**Task description**: The material below contains a line with "What three.js and" and a line with "wasm.setup();". Copy exactly those two lines and all lines between them.

**Material provided**:
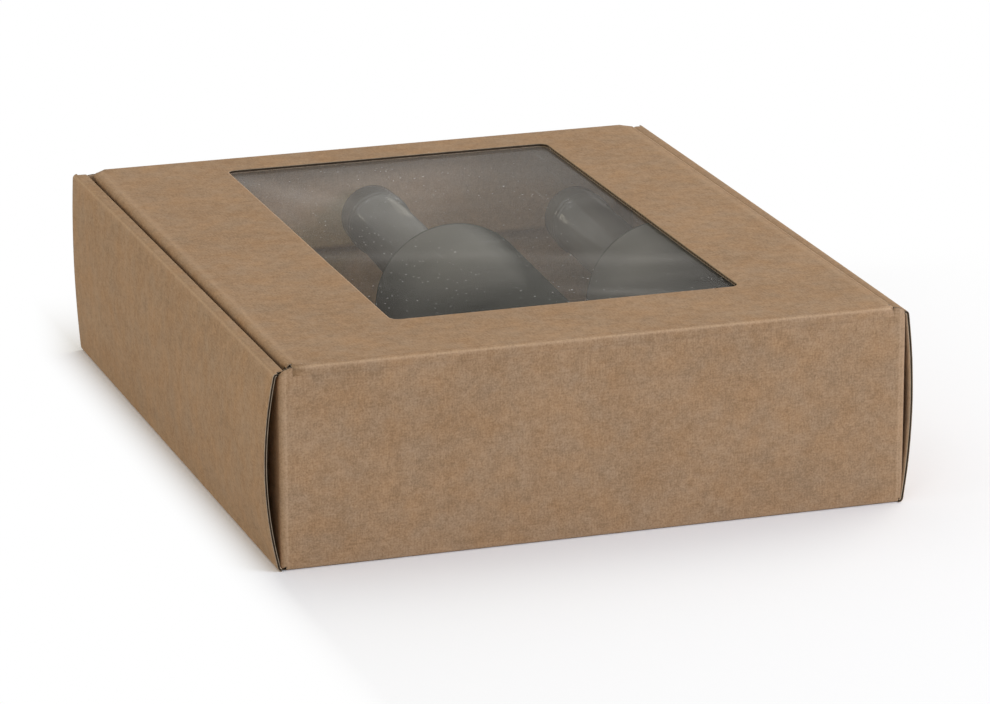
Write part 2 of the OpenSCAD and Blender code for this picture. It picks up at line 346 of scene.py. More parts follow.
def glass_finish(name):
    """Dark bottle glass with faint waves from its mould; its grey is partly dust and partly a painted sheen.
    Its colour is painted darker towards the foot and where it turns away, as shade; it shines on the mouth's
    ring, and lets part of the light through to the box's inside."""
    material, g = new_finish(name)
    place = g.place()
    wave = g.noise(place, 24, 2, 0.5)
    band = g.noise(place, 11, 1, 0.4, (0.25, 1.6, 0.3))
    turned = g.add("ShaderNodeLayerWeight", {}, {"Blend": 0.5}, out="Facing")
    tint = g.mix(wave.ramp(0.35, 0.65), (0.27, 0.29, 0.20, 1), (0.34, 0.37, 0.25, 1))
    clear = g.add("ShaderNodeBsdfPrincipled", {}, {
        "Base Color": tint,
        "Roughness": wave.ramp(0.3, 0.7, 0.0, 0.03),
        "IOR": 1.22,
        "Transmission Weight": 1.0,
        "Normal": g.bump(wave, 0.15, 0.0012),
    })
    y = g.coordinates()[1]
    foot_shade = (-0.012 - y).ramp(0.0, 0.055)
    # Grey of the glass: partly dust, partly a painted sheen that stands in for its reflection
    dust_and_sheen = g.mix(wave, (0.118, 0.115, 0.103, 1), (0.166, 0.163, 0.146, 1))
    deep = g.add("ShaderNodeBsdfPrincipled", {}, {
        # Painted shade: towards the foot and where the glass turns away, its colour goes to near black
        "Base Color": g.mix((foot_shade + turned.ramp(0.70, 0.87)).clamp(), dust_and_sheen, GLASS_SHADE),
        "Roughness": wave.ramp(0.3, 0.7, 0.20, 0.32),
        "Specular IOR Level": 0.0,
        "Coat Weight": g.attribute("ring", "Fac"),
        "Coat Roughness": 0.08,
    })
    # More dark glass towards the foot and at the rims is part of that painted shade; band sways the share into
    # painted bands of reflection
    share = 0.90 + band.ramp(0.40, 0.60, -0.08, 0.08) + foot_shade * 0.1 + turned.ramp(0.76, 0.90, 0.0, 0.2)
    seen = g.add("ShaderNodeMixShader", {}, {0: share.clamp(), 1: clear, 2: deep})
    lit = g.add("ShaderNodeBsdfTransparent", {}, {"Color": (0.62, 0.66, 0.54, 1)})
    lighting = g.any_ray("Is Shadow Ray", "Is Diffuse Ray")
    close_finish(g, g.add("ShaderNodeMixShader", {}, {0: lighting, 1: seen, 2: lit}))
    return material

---

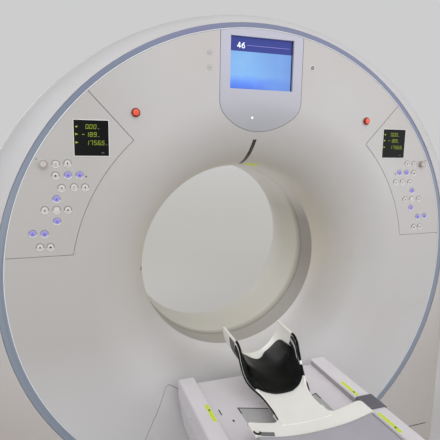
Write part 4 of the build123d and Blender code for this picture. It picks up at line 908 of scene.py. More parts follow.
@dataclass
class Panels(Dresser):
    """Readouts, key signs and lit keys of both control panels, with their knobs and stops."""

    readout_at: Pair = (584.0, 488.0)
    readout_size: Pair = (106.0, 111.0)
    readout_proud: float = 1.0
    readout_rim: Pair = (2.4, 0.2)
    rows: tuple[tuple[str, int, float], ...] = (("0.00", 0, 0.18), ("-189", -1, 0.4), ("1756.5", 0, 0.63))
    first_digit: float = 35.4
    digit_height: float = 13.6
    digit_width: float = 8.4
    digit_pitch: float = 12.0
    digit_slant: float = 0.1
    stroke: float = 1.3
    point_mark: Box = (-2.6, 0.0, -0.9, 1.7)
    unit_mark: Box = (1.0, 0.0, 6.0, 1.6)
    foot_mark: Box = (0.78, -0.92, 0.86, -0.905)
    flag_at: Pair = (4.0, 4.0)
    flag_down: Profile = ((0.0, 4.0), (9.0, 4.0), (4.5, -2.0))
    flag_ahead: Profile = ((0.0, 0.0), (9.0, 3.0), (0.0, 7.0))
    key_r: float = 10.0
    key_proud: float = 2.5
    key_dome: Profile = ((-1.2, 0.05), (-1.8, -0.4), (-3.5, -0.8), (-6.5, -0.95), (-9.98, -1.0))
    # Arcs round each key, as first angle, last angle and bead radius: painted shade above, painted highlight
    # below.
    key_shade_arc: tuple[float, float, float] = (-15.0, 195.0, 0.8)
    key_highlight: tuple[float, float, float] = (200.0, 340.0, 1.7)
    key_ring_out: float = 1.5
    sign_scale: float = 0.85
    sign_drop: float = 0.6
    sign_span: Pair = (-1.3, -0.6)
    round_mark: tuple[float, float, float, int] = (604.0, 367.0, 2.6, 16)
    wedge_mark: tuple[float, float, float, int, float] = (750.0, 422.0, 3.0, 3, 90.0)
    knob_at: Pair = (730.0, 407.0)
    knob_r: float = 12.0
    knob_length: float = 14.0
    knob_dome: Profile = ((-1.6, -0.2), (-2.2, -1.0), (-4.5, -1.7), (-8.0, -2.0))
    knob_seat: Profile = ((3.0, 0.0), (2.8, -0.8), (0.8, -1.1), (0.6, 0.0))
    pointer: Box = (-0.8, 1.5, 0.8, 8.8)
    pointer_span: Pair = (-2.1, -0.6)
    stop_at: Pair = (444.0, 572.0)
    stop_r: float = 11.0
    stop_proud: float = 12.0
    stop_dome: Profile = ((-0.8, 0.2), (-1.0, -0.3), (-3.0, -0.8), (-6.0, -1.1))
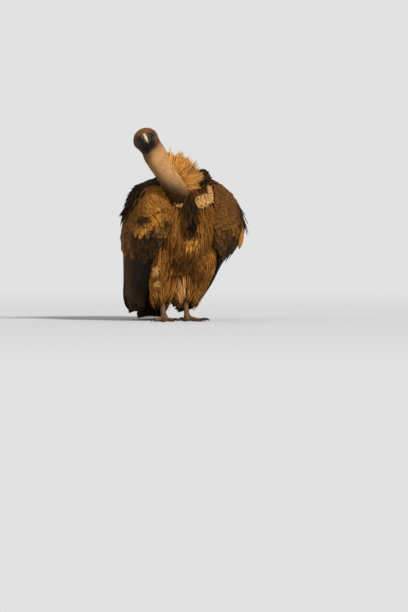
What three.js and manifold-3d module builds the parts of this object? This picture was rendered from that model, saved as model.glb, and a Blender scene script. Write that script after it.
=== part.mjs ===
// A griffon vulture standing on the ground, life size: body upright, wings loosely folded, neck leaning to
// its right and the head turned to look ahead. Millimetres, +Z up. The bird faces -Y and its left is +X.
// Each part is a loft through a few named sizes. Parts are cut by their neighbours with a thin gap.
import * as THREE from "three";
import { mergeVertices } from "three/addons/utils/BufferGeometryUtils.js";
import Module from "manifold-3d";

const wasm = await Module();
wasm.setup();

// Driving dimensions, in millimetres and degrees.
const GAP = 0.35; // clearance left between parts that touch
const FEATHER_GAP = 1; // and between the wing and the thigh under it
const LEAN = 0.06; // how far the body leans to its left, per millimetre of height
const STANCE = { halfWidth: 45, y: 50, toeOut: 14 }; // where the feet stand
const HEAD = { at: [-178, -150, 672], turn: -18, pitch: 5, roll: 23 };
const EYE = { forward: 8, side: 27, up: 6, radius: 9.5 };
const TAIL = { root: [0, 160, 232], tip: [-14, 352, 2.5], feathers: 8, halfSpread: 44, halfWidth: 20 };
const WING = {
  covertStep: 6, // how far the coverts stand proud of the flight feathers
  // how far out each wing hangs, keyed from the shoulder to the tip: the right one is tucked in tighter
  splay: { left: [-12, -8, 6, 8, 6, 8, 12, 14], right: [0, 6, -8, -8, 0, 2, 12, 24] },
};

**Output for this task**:
What three.js and manifold-3d module builds the parts of this object? This picture was rendered from that model, saved as model.glb, and a Blender scene script. Write that script after it.
=== part.mjs ===
// A griffon vulture standing on the ground, life size: body upright, wings loosely folded, neck leaning to
// its right and the head turned to look ahead. Millimetres, +Z up. The bird faces -Y and its left is +X.
// Each part is a loft through a few named sizes. Parts are cut by their neighbours with a thin gap.
import * as THREE from "three";
import { mergeVertices } from "three/addons/utils/BufferGeometryUtils.js";
import Module from "manifold-3d";

const wasm = await Module();
wasm.setup();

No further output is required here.